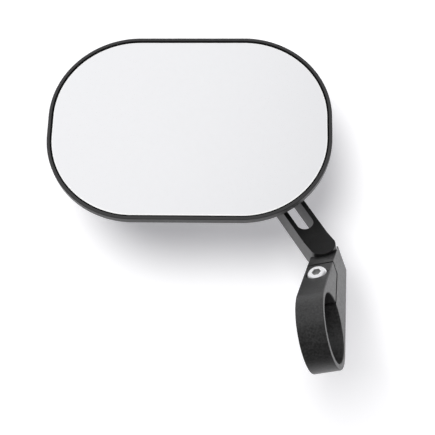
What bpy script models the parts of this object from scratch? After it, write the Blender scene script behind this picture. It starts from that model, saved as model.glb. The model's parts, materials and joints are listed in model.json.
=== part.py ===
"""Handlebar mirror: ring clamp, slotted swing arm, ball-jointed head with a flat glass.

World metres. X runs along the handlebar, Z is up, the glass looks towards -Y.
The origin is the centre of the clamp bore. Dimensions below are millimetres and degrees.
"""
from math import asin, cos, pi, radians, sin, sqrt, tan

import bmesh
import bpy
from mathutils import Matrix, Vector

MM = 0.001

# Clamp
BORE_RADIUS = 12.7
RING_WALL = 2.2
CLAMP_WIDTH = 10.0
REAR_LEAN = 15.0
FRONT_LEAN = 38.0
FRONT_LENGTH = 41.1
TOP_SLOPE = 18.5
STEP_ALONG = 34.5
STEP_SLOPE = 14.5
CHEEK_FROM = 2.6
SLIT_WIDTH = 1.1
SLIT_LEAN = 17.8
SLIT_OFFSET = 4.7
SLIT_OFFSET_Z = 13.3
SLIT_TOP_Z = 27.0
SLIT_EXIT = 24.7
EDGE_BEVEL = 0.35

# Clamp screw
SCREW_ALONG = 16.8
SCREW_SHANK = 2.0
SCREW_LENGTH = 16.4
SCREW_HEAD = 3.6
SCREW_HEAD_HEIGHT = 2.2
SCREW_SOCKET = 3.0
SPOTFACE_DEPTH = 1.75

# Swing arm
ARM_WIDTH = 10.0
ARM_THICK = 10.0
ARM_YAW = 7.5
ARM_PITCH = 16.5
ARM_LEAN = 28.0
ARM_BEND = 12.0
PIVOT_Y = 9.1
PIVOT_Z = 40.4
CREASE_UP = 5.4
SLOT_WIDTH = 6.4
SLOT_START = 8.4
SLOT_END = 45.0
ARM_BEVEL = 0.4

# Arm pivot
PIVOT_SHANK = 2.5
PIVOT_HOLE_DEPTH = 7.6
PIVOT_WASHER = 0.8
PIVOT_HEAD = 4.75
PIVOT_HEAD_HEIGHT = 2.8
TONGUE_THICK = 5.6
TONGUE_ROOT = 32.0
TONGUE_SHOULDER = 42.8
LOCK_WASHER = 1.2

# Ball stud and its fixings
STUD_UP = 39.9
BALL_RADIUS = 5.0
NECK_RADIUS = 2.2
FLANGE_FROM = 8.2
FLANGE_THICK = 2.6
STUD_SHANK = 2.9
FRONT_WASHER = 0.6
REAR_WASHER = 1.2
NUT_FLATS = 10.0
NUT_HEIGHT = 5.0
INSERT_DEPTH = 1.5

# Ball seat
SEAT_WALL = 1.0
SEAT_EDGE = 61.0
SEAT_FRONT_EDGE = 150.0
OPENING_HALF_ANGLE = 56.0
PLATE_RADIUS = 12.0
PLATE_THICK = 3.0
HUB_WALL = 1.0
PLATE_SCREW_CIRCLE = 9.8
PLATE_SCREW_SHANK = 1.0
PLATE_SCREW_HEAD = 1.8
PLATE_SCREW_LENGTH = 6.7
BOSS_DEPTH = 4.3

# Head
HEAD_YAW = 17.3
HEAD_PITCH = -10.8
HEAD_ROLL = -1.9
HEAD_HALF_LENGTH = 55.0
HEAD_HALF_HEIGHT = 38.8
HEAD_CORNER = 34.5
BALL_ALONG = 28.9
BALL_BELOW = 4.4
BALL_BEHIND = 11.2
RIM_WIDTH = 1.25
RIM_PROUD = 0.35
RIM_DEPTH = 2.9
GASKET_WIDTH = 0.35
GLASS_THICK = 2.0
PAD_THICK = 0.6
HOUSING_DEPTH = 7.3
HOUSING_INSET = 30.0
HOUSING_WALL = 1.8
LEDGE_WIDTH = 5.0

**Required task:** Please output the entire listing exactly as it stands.

**Answer for the task:**
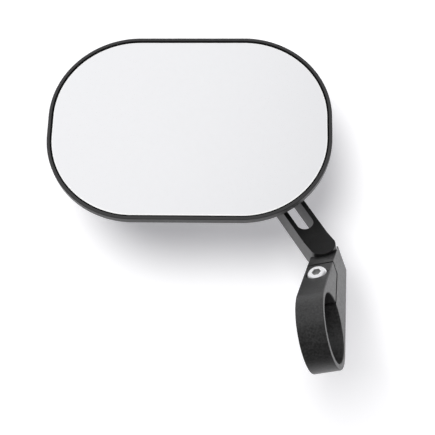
What bpy script models the parts of this object from scratch? After it, write the Blender scene script behind this picture. It starts from that model, saved as model.glb. The model's parts, materials and joints are listed in model.json.
=== part.py ===
"""Handlebar mirror: ring clamp, slotted swing arm, ball-jointed head with a flat glass.

World metres. X runs along the handlebar, Z is up, the glass looks towards -Y.
The origin is the centre of the clamp bore. Dimensions below are millimetres and degrees.
"""
from math import asin, cos, pi, radians, sin, sqrt, tan

import bmesh
import bpy
from mathutils import Matrix, Vector

MM = 0.001

# Clamp
BORE_RADIUS = 12.7
RING_WALL = 2.2
CLAMP_WIDTH = 10.0
REAR_LEAN = 15.0
FRONT_LEAN = 38.0
FRONT_LENGTH = 41.1
TOP_SLOPE = 18.5
STEP_ALONG = 34.5
STEP_SLOPE = 14.5
CHEEK_FROM = 2.6
SLIT_WIDTH = 1.1
SLIT_LEAN = 17.8
SLIT_OFFSET = 4.7
SLIT_OFFSET_Z = 13.3
SLIT_TOP_Z = 27.0
SLIT_EXIT = 24.7
EDGE_BEVEL = 0.35

# Clamp screw
SCREW_ALONG = 16.8
SCREW_SHANK = 2.0
SCREW_LENGTH = 16.4
SCREW_HEAD = 3.6
SCREW_HEAD_HEIGHT = 2.2
SCREW_SOCKET = 3.0
SPOTFACE_DEPTH = 1.75

# Swing arm
ARM_WIDTH = 10.0
ARM_THICK = 10.0
ARM_YAW = 7.5
ARM_PITCH = 16.5
ARM_LEAN = 28.0
ARM_BEND = 12.0
PIVOT_Y = 9.1
PIVOT_Z = 40.4
CREASE_UP = 5.4
SLOT_WIDTH = 6.4
SLOT_START = 8.4
SLOT_END = 45.0
ARM_BEVEL = 0.4

# Arm pivot
PIVOT_SHANK = 2.5
PIVOT_HOLE_DEPTH = 7.6
PIVOT_WASHER = 0.8
PIVOT_HEAD = 4.75
PIVOT_HEAD_HEIGHT = 2.8
TONGUE_THICK = 5.6
TONGUE_ROOT = 32.0
TONGUE_SHOULDER = 42.8
LOCK_WASHER = 1.2

# Ball stud and its fixings
STUD_UP = 39.9
BALL_RADIUS = 5.0
NECK_RADIUS = 2.2
FLANGE_FROM = 8.2
FLANGE_THICK = 2.6
STUD_SHANK = 2.9
FRONT_WASHER = 0.6
REAR_WASHER = 1.2
NUT_FLATS = 10.0
NUT_HEIGHT = 5.0
INSERT_DEPTH = 1.5

# Ball seat
SEAT_WALL = 1.0
SEAT_EDGE = 61.0
SEAT_FRONT_EDGE = 150.0
OPENING_HALF_ANGLE = 56.0
PLATE_RADIUS = 12.0
PLATE_THICK = 3.0
HUB_WALL = 1.0
PLATE_SCREW_CIRCLE = 9.8
PLATE_SCREW_SHANK = 1.0
PLATE_SCREW_HEAD = 1.8
PLATE_SCREW_LENGTH = 6.7
BOSS_DEPTH = 4.3

# Head
HEAD_YAW = 17.3
HEAD_PITCH = -10.8
HEAD_ROLL = -1.9
HEAD_HALF_LENGTH = 55.0
HEAD_HALF_HEIGHT = 38.8
HEAD_CORNER = 34.5
BALL_ALONG = 28.9
BALL_BELOW = 4.4
BALL_BEHIND = 11.2
RIM_WIDTH = 1.25
RIM_PROUD = 0.35
RIM_DEPTH = 2.9
GASKET_WIDTH = 0.35
GLASS_THICK = 2.0
PAD_THICK = 0.6
HOUSING_DEPTH = 7.3
HOUSING_INSET = 30.0
HOUSING_WALL = 1.8
LEDGE_WIDTH = 5.0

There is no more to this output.